> Prompt
Restate the entire listing word for word.

******************************

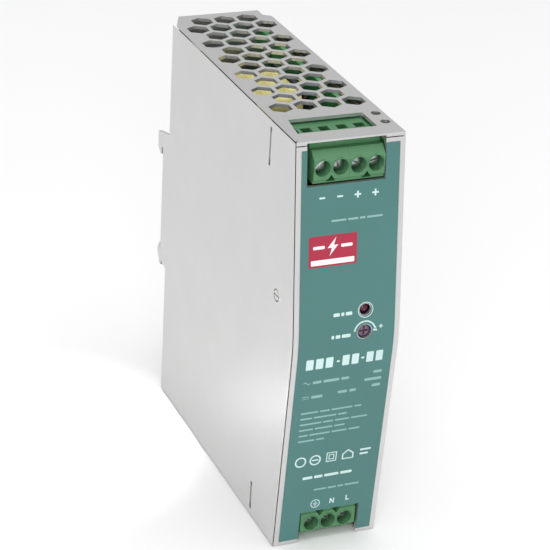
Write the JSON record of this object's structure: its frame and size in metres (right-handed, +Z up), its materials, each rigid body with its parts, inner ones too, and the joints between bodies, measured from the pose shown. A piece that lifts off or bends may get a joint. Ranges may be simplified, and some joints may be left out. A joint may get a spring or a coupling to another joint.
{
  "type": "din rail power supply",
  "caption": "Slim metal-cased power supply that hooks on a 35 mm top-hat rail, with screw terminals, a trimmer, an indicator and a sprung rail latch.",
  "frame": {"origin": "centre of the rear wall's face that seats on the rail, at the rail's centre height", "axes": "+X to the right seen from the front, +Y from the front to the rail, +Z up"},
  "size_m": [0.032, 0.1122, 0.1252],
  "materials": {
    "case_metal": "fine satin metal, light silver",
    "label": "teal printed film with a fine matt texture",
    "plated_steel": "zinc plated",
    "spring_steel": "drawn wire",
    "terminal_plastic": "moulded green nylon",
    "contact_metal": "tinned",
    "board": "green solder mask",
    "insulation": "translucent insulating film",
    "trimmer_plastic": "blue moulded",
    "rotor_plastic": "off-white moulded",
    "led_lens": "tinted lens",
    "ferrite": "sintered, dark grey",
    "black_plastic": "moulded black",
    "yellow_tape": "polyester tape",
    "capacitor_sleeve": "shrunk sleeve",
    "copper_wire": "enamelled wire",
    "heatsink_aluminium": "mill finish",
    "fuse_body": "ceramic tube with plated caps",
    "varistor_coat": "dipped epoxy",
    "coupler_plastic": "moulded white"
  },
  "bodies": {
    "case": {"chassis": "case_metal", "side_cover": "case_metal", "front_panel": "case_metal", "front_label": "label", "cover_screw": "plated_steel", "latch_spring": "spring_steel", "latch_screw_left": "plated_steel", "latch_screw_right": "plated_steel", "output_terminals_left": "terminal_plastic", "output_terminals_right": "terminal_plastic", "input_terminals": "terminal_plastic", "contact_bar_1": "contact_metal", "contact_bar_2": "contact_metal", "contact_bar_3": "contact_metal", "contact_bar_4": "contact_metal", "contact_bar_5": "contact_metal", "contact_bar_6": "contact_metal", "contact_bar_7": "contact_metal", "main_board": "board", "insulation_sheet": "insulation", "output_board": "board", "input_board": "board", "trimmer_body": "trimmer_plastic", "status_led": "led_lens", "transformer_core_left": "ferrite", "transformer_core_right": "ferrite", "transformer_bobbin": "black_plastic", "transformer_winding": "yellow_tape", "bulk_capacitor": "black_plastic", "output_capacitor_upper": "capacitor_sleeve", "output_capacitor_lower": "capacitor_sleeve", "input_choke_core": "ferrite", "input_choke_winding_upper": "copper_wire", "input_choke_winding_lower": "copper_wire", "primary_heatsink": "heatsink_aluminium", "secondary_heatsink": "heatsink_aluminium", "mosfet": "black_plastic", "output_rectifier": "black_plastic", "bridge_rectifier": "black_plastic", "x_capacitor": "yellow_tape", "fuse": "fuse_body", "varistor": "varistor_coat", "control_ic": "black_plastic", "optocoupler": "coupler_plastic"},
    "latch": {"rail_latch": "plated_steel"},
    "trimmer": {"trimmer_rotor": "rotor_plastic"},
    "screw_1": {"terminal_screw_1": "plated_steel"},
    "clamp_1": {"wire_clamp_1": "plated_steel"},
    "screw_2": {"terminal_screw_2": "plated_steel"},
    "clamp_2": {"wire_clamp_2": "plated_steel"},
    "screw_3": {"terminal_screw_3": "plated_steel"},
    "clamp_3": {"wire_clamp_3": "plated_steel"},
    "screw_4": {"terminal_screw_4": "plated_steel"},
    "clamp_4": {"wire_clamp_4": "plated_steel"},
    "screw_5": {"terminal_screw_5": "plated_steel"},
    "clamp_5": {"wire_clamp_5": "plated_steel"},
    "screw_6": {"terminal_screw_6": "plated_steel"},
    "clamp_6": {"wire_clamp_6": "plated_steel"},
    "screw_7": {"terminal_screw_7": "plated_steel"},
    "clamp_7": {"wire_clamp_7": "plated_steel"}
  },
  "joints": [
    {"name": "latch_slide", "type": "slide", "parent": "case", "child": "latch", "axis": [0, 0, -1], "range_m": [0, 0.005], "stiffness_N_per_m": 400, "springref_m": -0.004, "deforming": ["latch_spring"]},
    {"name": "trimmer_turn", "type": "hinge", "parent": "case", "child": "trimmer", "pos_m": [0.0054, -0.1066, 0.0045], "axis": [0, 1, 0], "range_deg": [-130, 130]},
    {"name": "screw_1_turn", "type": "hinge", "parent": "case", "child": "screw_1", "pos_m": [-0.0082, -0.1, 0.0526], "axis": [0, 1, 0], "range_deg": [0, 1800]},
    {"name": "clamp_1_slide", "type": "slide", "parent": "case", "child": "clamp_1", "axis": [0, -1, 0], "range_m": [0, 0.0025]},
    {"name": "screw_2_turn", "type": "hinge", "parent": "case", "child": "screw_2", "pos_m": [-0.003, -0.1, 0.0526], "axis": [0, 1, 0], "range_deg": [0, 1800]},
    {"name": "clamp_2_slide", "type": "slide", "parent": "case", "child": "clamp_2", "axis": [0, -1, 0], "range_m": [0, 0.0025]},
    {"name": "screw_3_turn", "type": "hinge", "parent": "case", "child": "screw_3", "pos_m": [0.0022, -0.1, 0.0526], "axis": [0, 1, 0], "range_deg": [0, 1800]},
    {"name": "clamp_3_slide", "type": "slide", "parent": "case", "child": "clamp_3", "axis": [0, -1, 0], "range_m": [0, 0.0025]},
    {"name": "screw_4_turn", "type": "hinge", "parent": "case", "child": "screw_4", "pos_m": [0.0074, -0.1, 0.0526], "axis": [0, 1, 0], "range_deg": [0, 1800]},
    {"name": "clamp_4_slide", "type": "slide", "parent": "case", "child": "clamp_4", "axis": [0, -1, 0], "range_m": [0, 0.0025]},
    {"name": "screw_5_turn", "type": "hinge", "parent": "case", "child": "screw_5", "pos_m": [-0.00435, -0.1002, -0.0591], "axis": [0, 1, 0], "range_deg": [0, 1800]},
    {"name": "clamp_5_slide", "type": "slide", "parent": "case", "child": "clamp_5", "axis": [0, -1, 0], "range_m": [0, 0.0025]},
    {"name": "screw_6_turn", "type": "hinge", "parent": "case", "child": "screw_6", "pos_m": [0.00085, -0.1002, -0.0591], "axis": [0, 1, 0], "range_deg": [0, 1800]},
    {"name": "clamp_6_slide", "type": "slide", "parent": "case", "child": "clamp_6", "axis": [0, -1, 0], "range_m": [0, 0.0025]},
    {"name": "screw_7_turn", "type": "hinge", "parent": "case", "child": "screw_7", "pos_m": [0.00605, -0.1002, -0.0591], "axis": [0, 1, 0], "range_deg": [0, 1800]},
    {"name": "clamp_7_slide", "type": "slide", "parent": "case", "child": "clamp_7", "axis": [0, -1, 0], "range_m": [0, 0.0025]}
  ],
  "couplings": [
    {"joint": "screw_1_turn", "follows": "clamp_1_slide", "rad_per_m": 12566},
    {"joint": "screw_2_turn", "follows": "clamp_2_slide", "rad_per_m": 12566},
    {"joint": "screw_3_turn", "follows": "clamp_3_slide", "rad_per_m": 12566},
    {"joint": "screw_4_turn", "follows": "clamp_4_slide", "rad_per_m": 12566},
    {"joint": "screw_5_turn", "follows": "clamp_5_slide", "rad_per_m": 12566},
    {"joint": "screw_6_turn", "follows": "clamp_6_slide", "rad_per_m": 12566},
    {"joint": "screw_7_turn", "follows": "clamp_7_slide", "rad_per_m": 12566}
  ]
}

******************************

> Final result
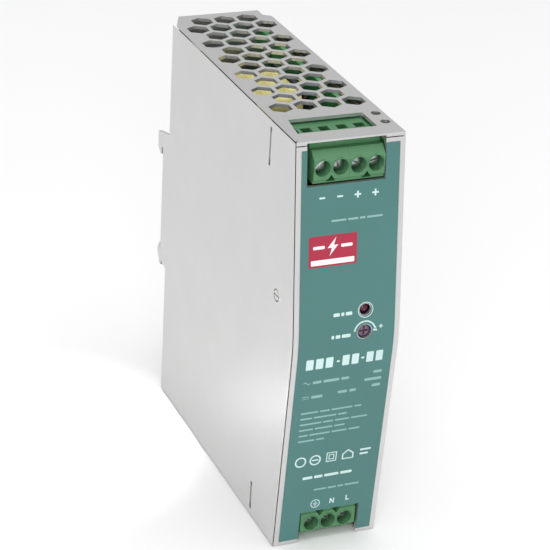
Write the JSON record of this object's structure: its frame and size in metres (right-handed, +Z up), its materials, each rigid body with its parts, inner ones too, and the joints between bodies, measured from the pose shown. A piece that lifts off or bends may get a joint. Ranges may be simplified, and some joints may be left out. A joint may get a spring or a coupling to another joint.
{
  "type": "din rail power supply",
  "caption": "Slim metal-cased power supply that hooks on a 35 mm top-hat rail, with screw terminals, a trimmer, an indicator and a sprung rail latch.",
  "frame": {"origin": "centre of the rear wall's face that seats on the rail, at the rail's centre height", "axes": "+X to the right seen from the front, +Y from the front to the rail, +Z up"},
  "size_m": [0.032, 0.1122, 0.1252],
  "materials": {
    "case_metal": "fine satin metal, light silver",
    "label": "teal printed film with a fine matt texture",
    "plated_steel": "zinc plated",
    "spring_steel": "drawn wire",
    "terminal_plastic": "moulded green nylon",
    "contact_metal": "tinned",
    "board": "green solder mask",
    "insulation": "translucent insulating film",
    "trimmer_plastic": "blue moulded",
    "rotor_plastic": "off-white moulded",
    "led_lens": "tinted lens",
    "ferrite": "sintered, dark grey",
    "black_plastic": "moulded black",
    "yellow_tape": "polyester tape",
    "capacitor_sleeve": "shrunk sleeve",
    "copper_wire": "enamelled wire",
    "heatsink_aluminium": "mill finish",
    "fuse_body": "ceramic tube with plated caps",
    "varistor_coat": "dipped epoxy",
    "coupler_plastic": "moulded white"
  },
  "bodies": {
    "case": {"chassis": "case_metal", "side_cover": "case_metal", "front_panel": "case_metal", "front_label": "label", "cover_screw": "plated_steel", "latch_spring": "spring_steel", "latch_screw_left": "plated_steel", "latch_screw_right": "plated_steel", "output_terminals_left": "terminal_plastic", "output_terminals_right": "terminal_plastic", "input_terminals": "terminal_plastic", "contact_bar_1": "contact_metal", "contact_bar_2": "contact_metal", "contact_bar_3": "contact_metal", "contact_bar_4": "contact_metal", "contact_bar_5": "contact_metal", "contact_bar_6": "contact_metal", "contact_bar_7": "contact_metal", "main_board": "board", "insulation_sheet": "insulation", "output_board": "board", "input_board": "board", "trimmer_body": "trimmer_plastic", "status_led": "led_lens", "transformer_core_left": "ferrite", "transformer_core_right": "ferrite", "transformer_bobbin": "black_plastic", "transformer_winding": "yellow_tape", "bulk_capacitor": "black_plastic", "output_capacitor_upper": "capacitor_sleeve", "output_capacitor_lower": "capacitor_sleeve", "input_choke_core": "ferrite", "input_choke_winding_upper": "copper_wire", "input_choke_winding_lower": "copper_wire", "primary_heatsink": "heatsink_aluminium", "secondary_heatsink": "heatsink_aluminium", "mosfet": "black_plastic", "output_rectifier": "black_plastic", "bridge_rectifier": "black_plastic", "x_capacitor": "yellow_tape", "fuse": "fuse_body", "varistor": "varistor_coat", "control_ic": "black_plastic", "optocoupler": "coupler_plastic"},
    "latch": {"rail_latch": "plated_steel"},
    "trimmer": {"trimmer_rotor": "rotor_plastic"},
    "screw_1": {"terminal_screw_1": "plated_steel"},
    "clamp_1": {"wire_clamp_1": "plated_steel"},
    "screw_2": {"terminal_screw_2": "plated_steel"},
    "clamp_2": {"wire_clamp_2": "plated_steel"},
    "screw_3": {"terminal_screw_3": "plated_steel"},
    "clamp_3": {"wire_clamp_3": "plated_steel"},
    "screw_4": {"terminal_screw_4": "plated_steel"},
    "clamp_4": {"wire_clamp_4": "plated_steel"},
    "screw_5": {"terminal_screw_5": "plated_steel"},
    "clamp_5": {"wire_clamp_5": "plated_steel"},
    "screw_6": {"terminal_screw_6": "plated_steel"},
    "clamp_6": {"wire_clamp_6": "plated_steel"},
    "screw_7": {"terminal_screw_7": "plated_steel"},
    "clamp_7": {"wire_clamp_7": "plated_steel"}
  },
  "joints": [
    {"name": "latch_slide", "type": "slide", "parent": "case", "child": "latch", "axis": [0, 0, -1], "range_m": [0, 0.005], "stiffness_N_per_m": 400, "springref_m": -0.004, "deforming": ["latch_spring"]},
    {"name": "trimmer_turn", "type": "hinge", "parent": "case", "child": "trimmer", "pos_m": [0.0054, -0.1066, 0.0045], "axis": [0, 1, 0], "range_deg": [-130, 130]},
    {"name": "screw_1_turn", "type": "hinge", "parent": "case", "child": "screw_1", "pos_m": [-0.0082, -0.1, 0.0526], "axis": [0, 1, 0], "range_deg": [0, 1800]},
    {"name": "clamp_1_slide", "type": "slide", "parent": "case", "child": "clamp_1", "axis": [0, -1, 0], "range_m": [0, 0.0025]},
    {"name": "screw_2_turn", "type": "hinge", "parent": "case", "child": "screw_2", "pos_m": [-0.003, -0.1, 0.0526], "axis": [0, 1, 0], "range_deg": [0, 1800]},
    {"name": "clamp_2_slide", "type": "slide", "parent": "case", "child": "clamp_2", "axis": [0, -1, 0], "range_m": [0, 0.0025]},
    {"name": "screw_3_turn", "type": "hinge", "parent": "case", "child": "screw_3", "pos_m": [0.0022, -0.1, 0.0526], "axis": [0, 1, 0], "range_deg": [0, 1800]},
    {"name": "clamp_3_slide", "type": "slide", "parent": "case", "child": "clamp_3", "axis": [0, -1, 0], "range_m": [0, 0.0025]},
    {"name": "screw_4_turn", "type": "hinge", "parent": "case", "child": "screw_4", "pos_m": [0.0074, -0.1, 0.0526], "axis": [0, 1, 0], "range_deg": [0, 1800]},
    {"name": "clamp_4_slide", "type": "slide", "parent": "case", "child": "clamp_4", "axis": [0, -1, 0], "range_m": [0, 0.0025]},
    {"name": "screw_5_turn", "type": "hinge", "parent": "case", "child": "screw_5", "pos_m": [-0.00435, -0.1002, -0.0591], "axis": [0, 1, 0], "range_deg": [0, 1800]},
    {"name": "clamp_5_slide", "type": "slide", "parent": "case", "child": "clamp_5", "axis": [0, -1, 0], "range_m": [0, 0.0025]},
    {"name": "screw_6_turn", "type": "hinge", "parent": "case", "child": "screw_6", "pos_m": [0.00085, -0.1002, -0.0591], "axis": [0, 1, 0], "range_deg": [0, 1800]},
    {"name": "clamp_6_slide", "type": "slide", "parent": "case", "child": "clamp_6", "axis": [0, -1, 0], "range_m": [0, 0.0025]},
    {"name": "screw_7_turn", "type": "hinge", "parent": "case", "child": "screw_7", "pos_m": [0.00605, -0.1002, -0.0591], "axis": [0, 1, 0], "range_deg": [0, 1800]},
    {"name": "clamp_7_slide", "type": "slide", "parent": "case", "child": "clamp_7", "axis": [0, -1, 0], "range_m": [0, 0.0025]}
  ],
  "couplings": [
    {"joint": "screw_1_turn", "follows": "clamp_1_slide", "rad_per_m": 12566},
    {"joint": "screw_2_turn", "follows": "clamp_2_slide", "rad_per_m": 12566},
    {"joint": "screw_3_turn", "follows": "clamp_3_slide", "rad_per_m": 12566},
    {"joint": "screw_4_turn", "follows": "clamp_4_slide", "rad_per_m": 12566},
    {"joint": "screw_5_turn", "follows": "clamp_5_slide", "rad_per_m": 12566},
    {"joint": "screw_6_turn", "follows": "clamp_6_slide", "rad_per_m": 12566},
    {"joint": "screw_7_turn", "follows": "clamp_7_slide", "rad_per_m": 12566}
  ]
}